Вот еще один пример «неосторожного» поведения Карамзина: во многих работах о Карамзине повторяется описание эпизода, который случился после возвращения писателя из-за границы в доме Державина. Вот его изложение: «Когда Карамзин, возвращаясь из своего заграничного путешествия, три недели оставался в Петербурге (в сентябре 1790 года), то Дмитриев ввел его в дом Державина. Поэт пригласил приезжего к обеду. За столом Карамзин сидел возле любезной и прекрасной хозяйки. Между прочим речь зашла о французской революции; Карамзин, недавно бывший свидетелем некоторых явлений ее, отзывался о ней довольно снисходительно. Во время этого разговора Катерина Яковлевна несколько раз толкала ногою своего соседа, который однако ж никак не мог догадаться, что бы это значило. После обеда, отведя его в сторону, она ему объяснила, что хотела предостеречь его, так как тут же сидел П. И. Новосильцов, петербургский вице-губернатор (некогда сослуживец Державина). Жена его, рожденная Торсунова, была племянницей М. С. Перекусихиной, и неосторожные речи молодого путешественника могли в тот же день дойти до сведения императрицы» [297].
Эпизод этот вполне достоверен: он дошел до нас в двух пересказах — Блудова и Сербиновича.
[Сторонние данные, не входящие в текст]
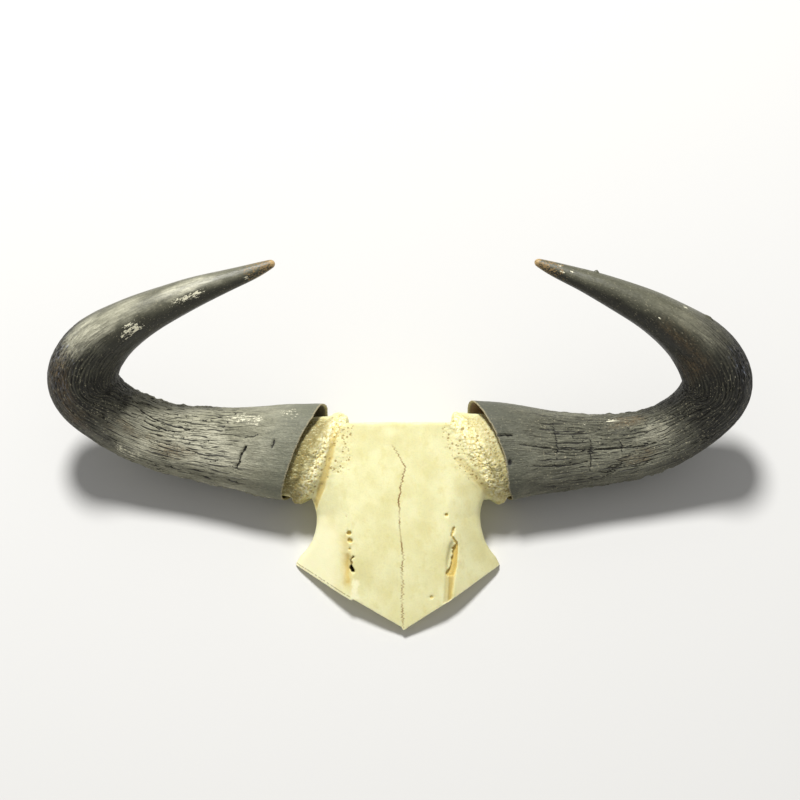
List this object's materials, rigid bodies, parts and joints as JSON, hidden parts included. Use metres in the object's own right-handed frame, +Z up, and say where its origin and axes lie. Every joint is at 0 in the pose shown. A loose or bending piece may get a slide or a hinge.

Оба, видимо, восходят к самому Карамзину. Однако некоторые, до сих пор еще не сделанные, несмотря на частое цитирование, комментарии к нему представляются необходимыми. Прежде всего следует отметить ошибочную датировку эпизода. Она основана на том, что публикаторы (а дата принадлежит им) исходили из времени возвращения, указанного в «Письмах русского путешественника». Но, как мы теперь знаем, даты там сдвинуты: реально Карамзин вернулся в столицу 15 июля 1790 года. Поскольку сведение о том, что в Петербурге он пробыл около трех недель, подтверждается, то время, когда могла произойти встреча с Державиным, следует отнести к 16 июля — 8 августа. Вероятнее всего, она состоялась в конце июля или в начале следующего месяца.
О чем говорил в это время Петербург?
В то время, когда Карамзин плыл из Лондона в Кронштадт, в Петербурге, в Петропавловской крепости, Степан Шешковский (которого Пушкин называл «кровавым» и «домашним палачом кроткой Екатерины» [298]) допрашивал Радищева. 15 июля, в день возвращения Карамзина на родину, Палата уголовного суда начала рассмотрение дела автора «Путешествия из Петербурга в Москву». 24 июля Палата вынесла смертный приговор, который на следующий день был представлен в сенат для утверждения. 7 августа сенат утвердил решение Палаты.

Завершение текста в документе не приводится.